For methodology, it would make sense to split the paper into two independently published and reviewed parts: a pre-registered methodology part that's done at conception, and a (possibly years-later) results part. It's much harder to sneak in methodology changes that way. And if referee comments are public in both cases, you get benefit for each part independently, without mixing review-related incentives for results with good methodology.
I'm glad to see someone outside of the hard sciences understanding that results per se are not interesting. That's a key reason that there's no replication crisis in hard sciences.
Though I would say it's not quite the "methods" that are critical. They're very important, but what's more important is knowing the underlying model as well as possible, how reliable it is, what its nature is, and carefully keeping track of its assumptions and the argument's assumptions.
For example, in intro physics, you learn that the force due to friction is equal to the normal force times a material-dependent coefficient of friction 'mu'. But it's important to know that this is *fundamentally* an approximation (ie, it is *never* exactly true), there are multiple approximate parts of it (mu being a material-dependent constant, the equation being linear in N, no area dependence, etc). And it's important to know that this approximation was chosen primarily for computational convenience, and the fact that it's easy enough to verify per-situation if the approximation is good enough.

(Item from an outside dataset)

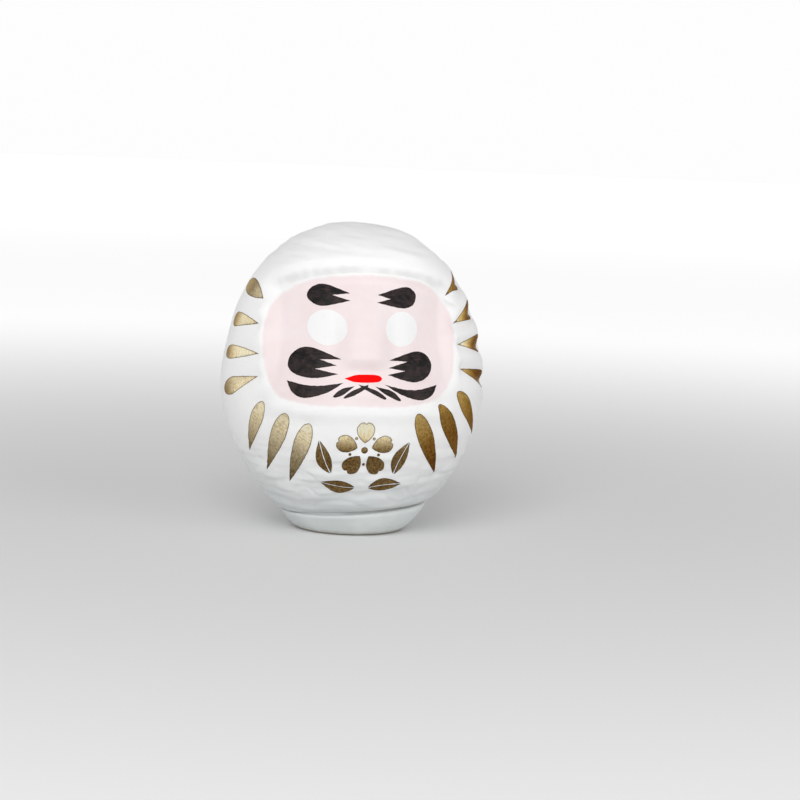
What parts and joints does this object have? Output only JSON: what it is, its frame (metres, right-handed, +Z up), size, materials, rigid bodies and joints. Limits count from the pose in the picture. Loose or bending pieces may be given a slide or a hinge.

But that's very different than, eg F=ma, which is (more-or-less) definitionally true. Or the statement that energy is conserved, which is a theorem you can prove from how Newton's laws are structured (Nother's theorem) and must exactly apply to every system, even ones whose descriptions are approximate or unknown.
When I read papers outside of the hard sciences, authors rarely seem to make a clear distinction between these cases, and moreover often inappropriate assume that their model is of a different "kind" than it really is.